I have a confession. In the last 18 months or so, I’ve become quite the yeller. I knew I was turning into a yeller, and I would chill in little spurts here and there, but the yelling always seemed to resurface. I justified the yelling, because my kids (specifically the boys) weren’t listening when I was asking nicely. Surely the answer was just to raise my voice, right? Besides, it’s not like I was yelling mean or hurtful things – I was just talking loudly. No biggie.

Towards the end of the winter break that wouldn’t end, I started to feel convicted about the yelling. Oh boy. Feeling convicted can be brutal. When you start to really see what’s going on, it’s humbling, upsetting, and all around not fun.

Convicted: less yelling and multi-tasking, more listening and helping.

The first conviction came when Chase started yelling back.

What’s this?! Chase is my sweet, cuddly, always quiet little boy! Where’s this yelling and anger coming from?

Ah. It’s coming from me. He’s learning this terrible behavior from me. I was entrusted to train this little person up to be a kind, compassionate, loving person and I’ve taught him to yell and be angry at the drop of a hat. Oh boy.

The next conviction came a few days after that, when I was trolling Pinterest looking for a quote about “listening”. We had our next Building Better Moms meeting coming up that week (which I co-lead) and the speaker was going to talk about how to get our kids to listen the first time. We figured a quote about listening might be appropriate for our “Thought of the Day” section of the newsletter. The quote I found resonated with me in an enormous way.

“If you want to be listened to, you should put in time listening.” – Marge Piercy

Apparently listening is a two way street. For this mom who multi-tasks non-stop throughout the day, this was a tough one to hear. As I thought about it, I realized I probably don’t even look at the kids when they’re talking to me, which makes it less of a conversation and more of them just talking at me. How can I expect them to have good listening skills when I don’t take the time to show them?

More conviction came at that Building Better Moms meeting. Our speaker talked about the importance of actually closing the distance between yourself and your child (or spouse – ha!) when asking them to do something. She said research has shown there is a direct correlation between how well someone listens and how closely you were standing to them when you were talking.

So it turns out I was only setting us up for disaster when I would make requests from the kitchen to the children who were in the living room. And the simple act of just raising my voice from the kitchen wasn’t going to work either. Heck, half the time, the boys probably couldn’t even SEE me when I was asking them to do something (or stop doing something)!

This was a big blow to my multi-tasking ways, and I immediately resolved to make more of an effort to stop whatever I was working on (dishes, meal prep, e-mail, helping another kid with homework, etc) and go to the child I needed to speak to.
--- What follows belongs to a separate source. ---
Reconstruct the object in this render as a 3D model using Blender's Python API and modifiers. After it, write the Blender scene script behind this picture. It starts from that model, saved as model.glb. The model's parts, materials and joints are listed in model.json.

For the next couple of days that week, I was quite successful at not yelling at all (woohoo!) and instead found my children were much more compliant the first time around, just by simply walking up to them, stooping down to their level (although the boys are now taller than me when I kneel – man!) and putting my hand on their shoulder or the side of their  face when I was talking to them.

The final conviction came at church last week. Our pastor recently started a sermon series about Jesus, and while  the bulk of this last sermon was about the virgin birth, what Jesus was like as a child, whether he was married or not, etc, there was one part at the very end that hit me right in the heart.

Jesus was constantly getting interrupted, but always stopped to help.

Whoa. That was just what my multi-tasking self needed to hear (and write down). I am constantly feeling like I’m being “interrupted”, and I’m sure I’m visibly annoyed by it sometimes. I shouldn’t be annoyed, and I really need to stop that. Think about all of the important life lessons I can convey if I let myself get interrupted and instead of being annoyed, I joyfully stop to help!

(If you’d like to hear how my pastor put it exactly, you can click this link and either watch the whole sermon, or just skip ahead to minute 37:40.)

So there we have it: I’ve been convicted when it comes to my yelling ways. I know I’m not going to see immediate change in myself, or in Chase, but I will press on. I will not be so busy multitasking that I can’t go to my children or husband to make my request, and I will not be so busy that I will be annoyed with the interruptions. Instead, I will joyfully stop to help.

Training these children in the right way to deal with disappointment, anger, obedience and listening skills is far more important than dinner being ready on time, that e-mail being answered right away, the pile of dishes being done this minute, or that the living room is picked up to my liking.